Copy the data word for word, keeping every line.
── Dataset excerpt
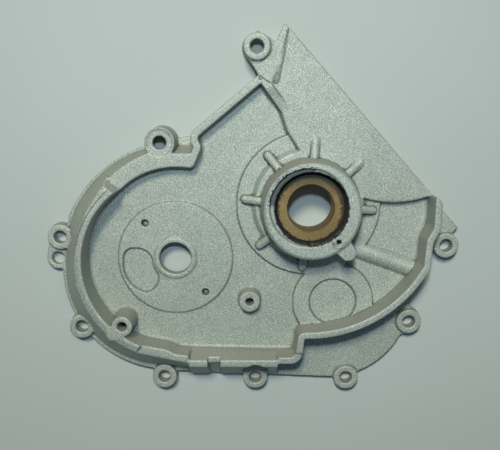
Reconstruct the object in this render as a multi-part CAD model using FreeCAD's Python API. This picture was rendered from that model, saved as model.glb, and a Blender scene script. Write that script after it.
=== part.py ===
import FreeCAD, Part
import math
import os

# Die-cast crankcase cover of a small engine, with its pressed-in main bush.
# Millimetres. The origin is on the main bore's axis, in the machined back face that bolts to the
# engine. +Z points out of the open chamber, +X to the right and +Y to the top of the cover.

# Levels above the back face
FLANGE_TOP = 4.0
LUG_TOP = 6.5
WEB_G_TOP = 10.5
LUG_G_TOP = 12.5
FLOOR_TOP = 8.0
RING_TOP = 10.0
DECK_TOP = 12.5
PUMP_FACE = 9.0
PUMP_RIM_TOP = 9.7
CUP_TOP = 10.0
CUP_FLOOR = 8.4
RIM_TOP = 22.0
UPPER_RIM_TOP = 15.5
BOTTOM_RIM_TOP = 20.6
NOTCH_TOP = 17.5
POST_TOP = 14.0
BOSS_TOP = 28.5

# Walls and general casting sizes
SKIN = 4.0
WALL = 3.5
DRAFT = 0.45
FOOT_BEVEL = 0.9
BACK_LAND = 5.0
DECK_FLARE = 1.2
STEP_RUN = 2.5
SEAM_WIDTH = 1.3
SEAM_DEPTH = 0.4
SUNK = 1.0
REACH = 40.0

# Main bore, bush and boss
BUSH_BORE_R = 11.1
BUSH_R = 16.1
BUSH_LENGTH = 12.0
BUSH_CHAMFER = 0.5
COUNTERBORE_R = 17.6
COUNTERBORE_DEPTH = 6.0
SHOULDER_R = 13.5
BOSS_CENTRE = (0.5, -1.3)
BOSS_R = 23.4
BOSS_FOOT_R = 25.6
BOSS_EDGE = 1.2
HUB_R = 24.6
LEDGE_R = 26.6
LEDGE_SLOPE = 1.8
RING_R = 36.0
SPOKE_COUNT = 8
SPOKE_FIRST_ANGLE = -50.0
RIB_WIDTH = 4.0
RIB_REACH = 34.0
RIB_INNER_TOP = 16.2
RIB_OUTER_TOP = 12.8
COLUMN_DISTANCE = 27.9
COLUMN_R = 3.8
COLUMN_FOOT_R = 5.2
COLUMN_TOP = 27.5
OIL_HOLE_R = 1.2
OIL_HOLE_DISTANCE = 20.6
OIL_HOLE_DEPTH = 6.0
SPOT_OFFSET = 1.6
SPOT_ANGLE = 148.0
SPOT_R = 18.8
SPOT_DEPTH = 1.1

# Oil pump seat
PUMP = (-67.5, -28.0)
PUMP_R = 29.0
PUMP_BORE_R = 8.2
PUMP_RIM_R = 10.4
PUMP_SCREW_R = 1.85
PUMP_SCREW_CIRCLE_R = 23.6
PUMP_SCREW_ANGLE = 130.0
PUMP_SCREW_DEPTH = 3.5
PUMP_SCREW_COUNT = 2
KIDNEY_DEPTH = 1.5

# Wall round the chamber
APEX = (-24.3, 59.3)
LEFT_WALL_R = 45.0
RIGHT_WALL_R = 63.4
BOTTOM_Y = -78.9
BOTTOM_FOOT_Y = -92.8
PAD_ENDS = ((-60.6, -51.0), (-44.6, -15.2))

# Screw lugs: all take an M6 screw
LUG_R = 6.4
LUG_FOOT_R = 7.0
HOLE_R = 3.3
SPOT_CLEARANCE = 0.4
LUG_A = (-73.4, 30.9)
LUG_B = (-126.8, -17.6)
LUG_C = (-129.0, -29.2)
LUG_C_R = 5.9
LUG_D = (-117.9, -65.6)
LUG_K = (-75.0, -93.6)
LUG_L = (-26.6, -93.9)
LUG_I = (21.8, -94.2)
LUG_J = (54.1, -63.0)
LUG_H = (71.4, -22.1)
LUG_G = (-26.0, 76.5)
LUG_A_R = 7.4
LUG_A_SPOT_R = 6.9
LUG_A_SPOT_DEPTH = 0.5
LUG_A_CORE_R = 5.0
LUG_A_CORE_TOP = 10.5
ARCH_DEPTH = -0.6
PLAIN_LUGS = (LUG_B, LUG_D, LUG_K, LUG_L, LUG_I, LUG_J, LUG_H)

# Threaded bosses inside the chamber
CORNER_BOSS = (-93.6, -60.4)
CORNER_BOSS_R = 5.2
CORNER_HOLE_R = 2.4
CORNER_HOLE_DEPTH = 14.0
POST = (-29.6, -49.8)
POST_R = 5.3
POST_HOLE_R = 2.1
POST_HOLE_DEPTH = 8.0

# Round cup in the lower right of the floor, and the oil gallery beside it
CUP = (13.3, -51.0)
CUP_R = 12.3
CUP_RING_R = 20.5
GALLERY_R = 4.7
GALLERY_AXIS_Z = 6.2
GALLERY_START = (20.0, -21.5)
GALLERY_END = (58.0, -35.2)

# The long straight edge across the upper right, and the groove beside the top lug's web
EDGE_TOP = (-12.4, 86.9)
EDGE_BOTTOM = (77.6, -13.0)
GROOVE_TOP = (-10.9, 84.0)
GROOVE_FOOT = (-17.0, 60.4)
GROOVE_TOP_R = 0.3
GROOVE_FOOT_R = 1.8
GROOVE_SINK = 1.2


def vec(point, z=0.0):
    return FreeCAD.Vector(point[0], point[1], z)


def polar(centre, radius, degrees):
    angle = math.radians(degrees)
    return (centre[0] + radius * math.cos(angle), centre[1] + radius * math.sin(angle))


def corner(before, point, after, radius):
    """The ends and the middle of the arc that rounds a corner between two straight lines."""
    here = vec(point)
    to_before = (vec(before) - here).normalize()
    to_after = (vec(after) - here).normalize()
    half = to_before.getAngle(to_after) / 2
    reach = radius / math.tan(half)
    middle = (to_before + to_after).normalize()
    start = here + to_before * reach
    end = here + to_after * reach
    via = here + middle * (radius / math.sin(half) - radius)
    return start, via, end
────
Answer:
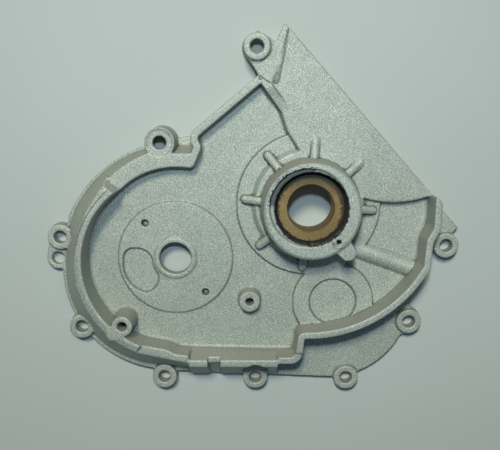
Reconstruct the object in this render as a multi-part CAD model using FreeCAD's Python API. This picture was rendered from that model, saved as model.glb, and a Blender scene script. Write that script after it.
=== part.py ===
import FreeCAD, Part
import math
import os

# Die-cast crankcase cover of a small engine, with its pressed-in main bush.
# Millimetres. The origin is on the main bore's axis, in the machined back face that bolts to the
# engine. +Z points out of the open chamber, +X to the right and +Y to the top of the cover.

# Levels above the back face
FLANGE_TOP = 4.0
LUG_TOP = 6.5
WEB_G_TOP = 10.5
LUG_G_TOP = 12.5
FLOOR_TOP = 8.0
RING_TOP = 10.0
DECK_TOP = 12.5
PUMP_FACE = 9.0
PUMP_RIM_TOP = 9.7
CUP_TOP = 10.0
CUP_FLOOR = 8.4
RIM_TOP = 22.0
UPPER_RIM_TOP = 15.5
BOTTOM_RIM_TOP = 20.6
NOTCH_TOP = 17.5
POST_TOP = 14.0
BOSS_TOP = 28.5

# Walls and general casting sizes
SKIN = 4.0
WALL = 3.5
DRAFT = 0.45
FOOT_BEVEL = 0.9
BACK_LAND = 5.0
DECK_FLARE = 1.2
STEP_RUN = 2.5
SEAM_WIDTH = 1.3
SEAM_DEPTH = 0.4
SUNK = 1.0
REACH = 40.0

# Main bore, bush and boss
BUSH_BORE_R = 11.1
BUSH_R = 16.1
BUSH_LENGTH = 12.0
BUSH_CHAMFER = 0.5
COUNTERBORE_R = 17.6
COUNTERBORE_DEPTH = 6.0
SHOULDER_R = 13.5
BOSS_CENTRE = (0.5, -1.3)
BOSS_R = 23.4
BOSS_FOOT_R = 25.6
BOSS_EDGE = 1.2
HUB_R = 24.6
LEDGE_R = 26.6
LEDGE_SLOPE = 1.8
RING_R = 36.0
SPOKE_COUNT = 8
SPOKE_FIRST_ANGLE = -50.0
RIB_WIDTH = 4.0
RIB_REACH = 34.0
RIB_INNER_TOP = 16.2
RIB_OUTER_TOP = 12.8
COLUMN_DISTANCE = 27.9
COLUMN_R = 3.8
COLUMN_FOOT_R = 5.2
COLUMN_TOP = 27.5
OIL_HOLE_R = 1.2
OIL_HOLE_DISTANCE = 20.6
OIL_HOLE_DEPTH = 6.0
SPOT_OFFSET = 1.6
SPOT_ANGLE = 148.0
SPOT_R = 18.8
SPOT_DEPTH = 1.1

# Oil pump seat
PUMP = (-67.5, -28.0)
PUMP_R = 29.0
PUMP_BORE_R = 8.2
PUMP_RIM_R = 10.4
PUMP_SCREW_R = 1.85
PUMP_SCREW_CIRCLE_R = 23.6
PUMP_SCREW_ANGLE = 130.0
PUMP_SCREW_DEPTH = 3.5
PUMP_SCREW_COUNT = 2
KIDNEY_DEPTH = 1.5

# Wall round the chamber
APEX = (-24.3, 59.3)
LEFT_WALL_R = 45.0
RIGHT_WALL_R = 63.4
BOTTOM_Y = -78.9
BOTTOM_FOOT_Y = -92.8
PAD_ENDS = ((-60.6, -51.0), (-44.6, -15.2))

# Screw lugs: all take an M6 screw
LUG_R = 6.4
LUG_FOOT_R = 7.0
HOLE_R = 3.3
SPOT_CLEARANCE = 0.4
LUG_A = (-73.4, 30.9)
LUG_B = (-126.8, -17.6)
LUG_C = (-129.0, -29.2)
LUG_C_R = 5.9
LUG_D = (-117.9, -65.6)
LUG_K = (-75.0, -93.6)
LUG_L = (-26.6, -93.9)
LUG_I = (21.8, -94.2)
LUG_J = (54.1, -63.0)
LUG_H = (71.4, -22.1)
LUG_G = (-26.0, 76.5)
LUG_A_R = 7.4
LUG_A_SPOT_R = 6.9
LUG_A_SPOT_DEPTH = 0.5
LUG_A_CORE_R = 5.0
LUG_A_CORE_TOP = 10.5
ARCH_DEPTH = -0.6
PLAIN_LUGS = (LUG_B, LUG_D, LUG_K, LUG_L, LUG_I, LUG_J, LUG_H)

# Threaded bosses inside the chamber
CORNER_BOSS = (-93.6, -60.4)
CORNER_BOSS_R = 5.2
CORNER_HOLE_R = 2.4
CORNER_HOLE_DEPTH = 14.0
POST = (-29.6, -49.8)
POST_R = 5.3
POST_HOLE_R = 2.1
POST_HOLE_DEPTH = 8.0

# Round cup in the lower right of the floor, and the oil gallery beside it
CUP = (13.3, -51.0)
CUP_R = 12.3
CUP_RING_R = 20.5
GALLERY_R = 4.7
GALLERY_AXIS_Z = 6.2
GALLERY_START = (20.0, -21.5)
GALLERY_END = (58.0, -35.2)

# The long straight edge across the upper right, and the groove beside the top lug's web
EDGE_TOP = (-12.4, 86.9)
EDGE_BOTTOM = (77.6, -13.0)
GROOVE_TOP = (-10.9, 84.0)
GROOVE_FOOT = (-17.0, 60.4)
GROOVE_TOP_R = 0.3
GROOVE_FOOT_R = 1.8
GROOVE_SINK = 1.2


def vec(point, z=0.0):
    return FreeCAD.Vector(point[0], point[1], z)


def polar(centre, radius, degrees):
    angle = math.radians(degrees)
    return (centre[0] + radius * math.cos(angle), centre[1] + radius * math.sin(angle))


def corner(before, point, after, radius):
    """The ends and the middle of the arc that rounds a corner between two straight lines."""
    here = vec(point)
    to_before = (vec(before) - here).normalize()
    to_after = (vec(after) - here).normalize()
    half = to_before.getAngle(to_after) / 2
    reach = radius / math.tan(half)
    middle = (to_before + to_after).normalize()
    start = here + to_before * reach
    end = here + to_after * reach
    via = here + middle * (radius / math.sin(half) - radius)
    return start, via, end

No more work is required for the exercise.